Um quarto dispositivo está relacionado a contrato inicialmente assinado em maio de 2022, com valor global definido em R$ 460 mil para a execução dos serviços do “Espaço de Cuidados para a Pessoa Idosa”. Este termo tinha validade de 12 meses, mas foi alvo de aditivo de seis meses, com valor global definido em R$ 230 mil.
Por fim, o quinto contrato suspenso cautelarmente pela PJF no último dia 5 de junho também está relacionado a um aditivo contratual de mais 12 meses referente ao acordo entre as partes para a prestação de serviços de atendimento do “Programa de Apadrinhamento Afetivo”, também citado anteriormente. Nesta extensão contratual, o valor global definido foi reajustado para R$ 180 mil.

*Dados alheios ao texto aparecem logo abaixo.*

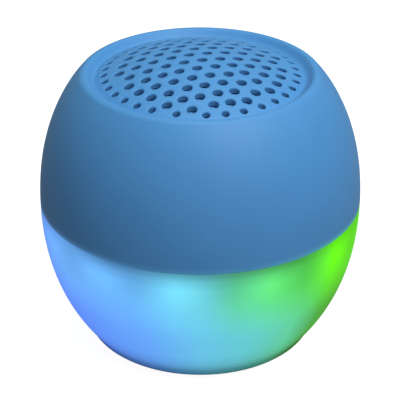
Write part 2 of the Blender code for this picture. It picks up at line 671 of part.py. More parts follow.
def outward(angle):
    return (math.cos(angle), math.sin(angle), 0)


def radial_point(radius, angle, z):
    return Vector((*polar(radius, angle), z))


def button_cap():
    """A cap standing on the XZ plane of its own frame: its axis is +X, which points out.

    The face follows the body, a little proud of it. Behind are the retaining flange and the
    stem that pushes the switch.
    """
    sides = 16
    face_rings = [(0.35, BUTTON_PROUD + 0.22 * MM), (0.75, BUTTON_PROUD + 0.12 * MM),
                  (0.93, BUTTON_PROUD), (1.0, BUTTON_PROUD - 0.35 * MM)]
    flange_radius, flange_front, flange_back = 3.7 * MM, 30.0 * MM, 29.3 * MM
    stem_radius, stem_end = 1.2 * MM, 27.3 * MM
    bm = bmesh.new()
    rings = []
    for share, proud in face_rings:
        ring = []
        for side in range(sides):
            across, up = polar(BUTTON_RADIUS * share, math.tau * side / sides)
            depth = math.sqrt(body_radius(BUTTON_Z + up) ** 2 - across ** 2) + proud
            ring.append(bm.verts.new((depth, across, up)))
        rings.append(ring)
    for radius, depth in ((BUTTON_RADIUS, flange_front), (flange_radius, flange_front),
                          (flange_radius, flange_back), (stem_radius, flange_back),
                          (stem_radius, stem_end)):
        rings.append([bm.verts.new((depth, *polar(radius, math.tau * side / sides)))
                      for side in range(sides)])
    for one, two in zip(rings, rings[1:]):
        for side in range(sides):
            following = (side + 1) % sides
            bm.faces.new((one[side], one[following], two[following], two[side]))
    bm.faces.new(rings[0])
    bm.faces.new(rings[-1])
    return bm


def make_buttons():
    """Three caps, each with the side-push switch and plunger behind it.

    The parent empty of a cap and its plunger lies on the button's axis and points along it.
    """
    plunger_radius, plunger_front, plunger_back = 1.0 * MM, 27.0 * MM, 24.3 * MM
    body_front, body_depth, bore_back = 25.6 * MM, 3.6 * MM, 23.5 * MM
    body_width, body_height = 6.2 * MM, 6.2 * MM
    for name, angle in zip(BUTTON_NAMES, BUTTON_ANGLES):
        axis = bpy.data.objects.new(f"axis_{name}", None)
        bpy.context.scene.collection.objects.link(axis)
        axis.location = (0, 0, BUTTON_Z)
        axis.rotation_euler.z = angle
        cap = add_object(f"button_{name}", button_cap(), SOFT_BLUE)
        plunger = rod(plunger_radius, 0, plunger_front - plunger_back, (0, 0))
        lay_along(plunger, (1, 0, 0), (plunger_back, 0, 0))
        pusher = add_object(f"switch_plunger_{name}", plunger, BLACK)
        housing = rounded_box((body_depth, body_width, body_height),
                              (body_front - body_depth / 2, 0,
                               BOARD_HIGH + GAP + body_height / 2 - BUTTON_Z), 0.3 * MM, 1)
        switch = add_object(f"switch_{name}", housing, BLACK)
        bore = lay_along(rod(plunger_radius + GAP, 0, 5 * MM, (0, 0)), (1, 0, 0),
                         (bore_back, 0, 0))
        cut(switch, "DIFFERENCE", f"switch_bore_{name}", bore)
        bpy.data.objects[f"switch_bore_{name}"].parent = axis
        for piece in (cap, pusher, switch):
            piece.parent = axis


def make_port_flap():
    """Silicone flap over the charging socket, with its origin on its hinge line."""
    flap = add_object("port_flap", back_pad(FLAP_HALF_WIDTH, FLAP_HALF_HEIGHT, FLAP_CORNER,
                                            0, -FLAP_THICK), DARK_RUBBER)
    plug = rounded_box((7.6 * MM, 2.2 * MM, 1.6 * MM), (0, 0, 0), 0.8 * MM)
    plug.transform(Matrix.Translation((0, 33.4 * MM, PORT_Z)) @ Matrix.Rotation(math.pi / 2, 4, "X"))
    hinge = Vector((HINGE_X, HINGE_Y, PORT_Z))
    cut(flap, "UNION", "flap_plug", plug)
    flap.data.transform(Matrix.Translation(-hinge))
    flap.location = hinge


# ---------------------------------------------------------------- fasteners

def make_screw(name, place, head_low, head_height, length, upwards=True):
    """Pan-head screw: the shank runs up from the head, or down from it."""
    tip = head_height + length
    bm = turned([(0, 0), (0.8 * HEAD, 0), (HEAD, 0.4 * head_height), (HEAD, head_height),
                 (SHANK, head_height), (SHANK, tip), (0, tip)], 8)
    if not upwards:
        bm.transform(Matrix.Rotation(math.pi, 4, "X"))
    screw = add_object(name, bm, STEEL)
    screw.location = (*place, head_low)


def make_screws():
    for number, angle in enumerate(EAR_ANGLES, 1):
        make_screw(f"driver_screw_{number}", polar(EAR_RING, angle), 53.8 * MM, 1.2 * MM, 4.5 * MM)
    for number, angle in enumerate(POST_ANGLES, 1):
        make_screw(f"frame_screw_{number}", polar(POST_RING, angle), 32.1 * MM, 1.2 * MM, 8.5 * MM)
    for number, place in enumerate(BASE_SCREWS, 1):
        make_screw(f"base_screw_{number}", place, 1.6 * MM, 1.0 * MM, 6.8 * MM)
    for number, place in enumerate(BOARD_SCREWS, 1):
        make_screw(f"board_screw_{number}", place, BOARD_HIGH + GAP + 1.0 * MM, 1.0 * MM, 4.0 * MM,
                   upwards=False)


def main():
    clear_scene()
    make_top_shell()
    make_grille()
    make_dust_screen()
    make_light_diffuser()
    make_base()
    make_chassis()
    make_driver_frame()
    make_driver_soft_parts()
    make_driver_magnet()
    make_main_board()
    make_board_parts()
    make_usb_connector()
    make_battery()
    make_leads()
    make_lights()
    make_buttons()
    make_port_flap()
    make_screws()


main()
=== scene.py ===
"""Looks of the mini Bluetooth speaker: soft-touch blue shell, perforated dome, lit milky bowl."""

import json
import math

import bmesh
import bpy
from mathutils import Matrix, Vector
from mathutils.geometry import delaunay_2d_cdt


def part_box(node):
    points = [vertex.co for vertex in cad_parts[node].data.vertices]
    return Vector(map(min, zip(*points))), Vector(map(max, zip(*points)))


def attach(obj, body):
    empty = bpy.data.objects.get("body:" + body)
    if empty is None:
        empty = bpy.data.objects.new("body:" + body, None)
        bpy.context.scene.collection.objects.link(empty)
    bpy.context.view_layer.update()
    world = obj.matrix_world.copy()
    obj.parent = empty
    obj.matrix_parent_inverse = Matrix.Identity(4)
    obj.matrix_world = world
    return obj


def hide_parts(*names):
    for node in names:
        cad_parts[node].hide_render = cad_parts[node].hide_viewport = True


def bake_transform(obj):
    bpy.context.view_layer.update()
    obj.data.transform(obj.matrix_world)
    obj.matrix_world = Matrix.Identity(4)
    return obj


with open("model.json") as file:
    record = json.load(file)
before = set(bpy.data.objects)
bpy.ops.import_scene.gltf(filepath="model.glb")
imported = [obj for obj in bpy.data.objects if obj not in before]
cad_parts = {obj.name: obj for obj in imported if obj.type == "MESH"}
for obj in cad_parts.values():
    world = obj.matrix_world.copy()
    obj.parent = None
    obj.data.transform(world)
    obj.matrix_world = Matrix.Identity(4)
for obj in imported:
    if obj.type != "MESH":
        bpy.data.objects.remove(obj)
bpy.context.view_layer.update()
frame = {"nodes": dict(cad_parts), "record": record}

MM = 0.001

# ---------------------------------------------------------------- sizes, from the frame

shell_low, shell_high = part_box("top_shell")
bowl_low, bowl_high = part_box("light_diffuser")
grille_low, grille_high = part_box("speaker_grille")

BODY_RADIUS = shell_high.x
LIP_GAP = 0.15 * MM
SEAM_Z = shell_low.z + LIP_GAP
UPPER_HEIGHT, UPPER_POWER = 40.4 * MM, 2.164
LOWER_HEIGHT, LOWER_POWER = 41.5 * MM, 2.11
WALL = 2.0 * MM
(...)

Sinserpu também faz questionamento
No último dia 21 de junho, o Sinserpu procurou a 22ª Promotoria e apresentou documentos apontando possíveis irregularidades na relação contratual entre a Prefeitura de Juiz de Fora e a AACI. O receio do sindicato era de que a participação da associação em chamamentos públicos da área de assistência social do Município poderia comprometer a prestação de serviços e as atividades da Associação Municipal de Apoio Comunitário (Amac).
Ao apresentar os documentos, o Sinserpu pontuou ainda que, diante de denúncias de irregularidades, a própria Administração Municipal inabilitou AACI e admitiu a existência, na associação, de “dirigente parente em segundo grau de dirigente de órgão da administração municipal”. A inabilitação citada, por exemplo, ocorreu no dia 5 de junho, no Chamamento Público 01/2023, da Secretaria de Assistência Social (SAS).
Na decisão que implicou na inabilitação da AACI do certamente, a PJF alegou que, “após diligência realizada pela Comissão de Seleção, foi constatada divergência entre a documentação apresentada pela OSC Associação de Apoio a Crianças e Idosos, especialmente quanto à Declaração de Não Ocorrência de Impedimentos”, citando o fato de a dirigente da entidade ser “parente em segundo grau de dirigente de órgão da administração municipal”.